The problem is how ATI adverting HD-2900XT, there is not actually 320 stream processors on that chip, there is only 64 real processors, but each is cable of 5 operations per shader clock.
So now you're saying it's 64*5, which is better. R600 has 320 ALUs working per engine clock, G80 has 128 ALUs per shader clock. Would that be a reasonable assessment? If you are able to take advantage of 320 ALUs per clock, wouldn't that be something to advertise? In general, we see very good utilization of our ALUs. I don't know why the term "stream processor" was chosen over "ALU" or some else, I am not a marketing guy.

(Much stuff I already know about R600 deleted.)
I am confused by your statements. You insist on comparing 128 to 320, but then you admit that they aren't comparable due to differences in clocking, etc. So why bother to compare them at all?

What is the point you are trying to make about R600 v. G80?
TMU's and ROP's holds R600 back due to because not much space left on 80nm tech. Since the chip using lots of transistors that cause increasing size and complexity of the chip and the wafers on which chips are made are fixed in size and if you have a chip with lots of transistors, it takes up lots of space, and you can't make so many of them from one wafer.
Except that G80 is larger than R600 so you can make even fewer G80's per wafer than R600s. In other words, I don't understand the point of this paragraph.
 
Why does all the marketing material say that R600's shader pipes have 5 scalar units each, with one of them capable of special functions? Even the B3D review says they achieved 5 MAD operations per shader pipe per clock.
And what is the problem? Is it hard to accept that the special function unit can do MADs as well?
 
Well lets get this back on track...
What kind of improvements can we expect from the 3870 over the 2900? From what's been leaked is it possible to expect as much as 10 FPS in certain games? Also, (most importantly) will the 3870 be a reasonable upgrade for those with 2900XT like the GT is for GTX owners?
 
That leads on to the hardest challenge the architecture has running real apps for me, which is having the instruction assembler feed it properly.
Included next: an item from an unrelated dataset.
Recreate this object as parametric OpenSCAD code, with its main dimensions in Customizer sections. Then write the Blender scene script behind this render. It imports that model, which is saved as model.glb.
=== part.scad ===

In actual game shaders we see the ALU population as being very high.
 
Well lets get this back on track...
What kind of improvements can we expect from the 3870 over the 2900? From what's been leaked is it possible to expect as much as 10 FPS in certain games?

One would expect the story of 3xxx Vs 2xxxx to somewhat mimic that of GT vs G80 - faster in shader-limited cases, slower in bandwidth limited ones.